▶ **THE PROBLEM**
Print, exactly as they stand, the lines from the start of the listing to the line containing "from build123d import *", inclusive.

▶ **COLLECTED DATA**
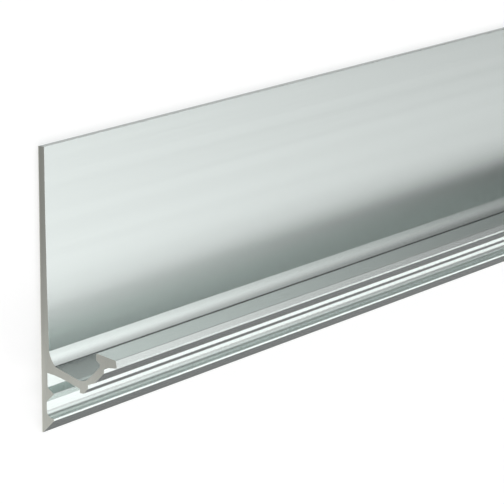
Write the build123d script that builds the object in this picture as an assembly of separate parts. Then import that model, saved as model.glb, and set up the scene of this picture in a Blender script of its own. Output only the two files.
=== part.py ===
from build123d import *

# Wall profile in extruded aluminium: a tall flat-backed plate with a barbed hook channel
# on its lower front, a drip nib under the channel, and a leg with a tooth and a toe.
#
# The profile lies on its back. X runs along its length, Y up the plate from the toe,
# Z out from the flat back. The section is drawn as (height, depth): heights go up from
# the tip of the toe, depths go out from the back. Sizes are in mm, angles in degrees.

import os
from math import acos, cos, radians, sin, tan

# Stock
length = 1000.0

# Plate: its front is very slightly hollow, so the wall grows towards the root
plate_height = 80.0
plate_top_wall = 2.0
plate_root_wall = 2.7

# Cove: it leaves the plate's front at a slight tilt and ends in a small step at the channel floor
cove_rise = 3.35
cove_tilt = 14.0
cove_radius = 9.5
cove_reach = 2.0
step_run = 0.25

# Leg below the arm, with its tooth and toe
leg_wall = 2.05
foot_wall = 1.7
tooth_height = 11.4
tooth_reach = 2.15
tooth_top_angle = 37.0
toe_reach = 2.4
toe_top_height = 4.4
toe_lip = 0.65
toe_edge = 0.35
toe_flat = 0.4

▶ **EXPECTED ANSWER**
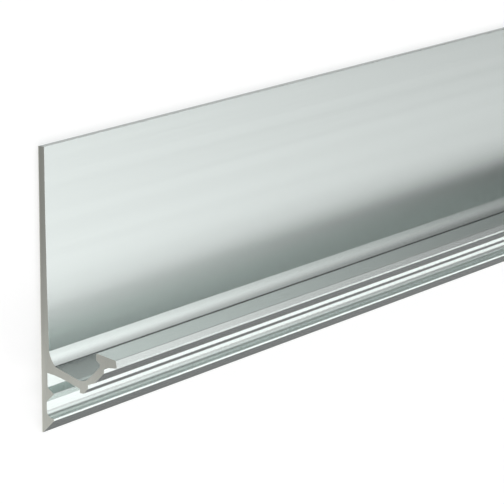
Write the build123d script that builds the object in this picture as an assembly of separate parts. Then import that model, saved as model.glb, and set up the scene of this picture in a Blender script of its own. Output only the two files.
=== part.py ===
from build123d import *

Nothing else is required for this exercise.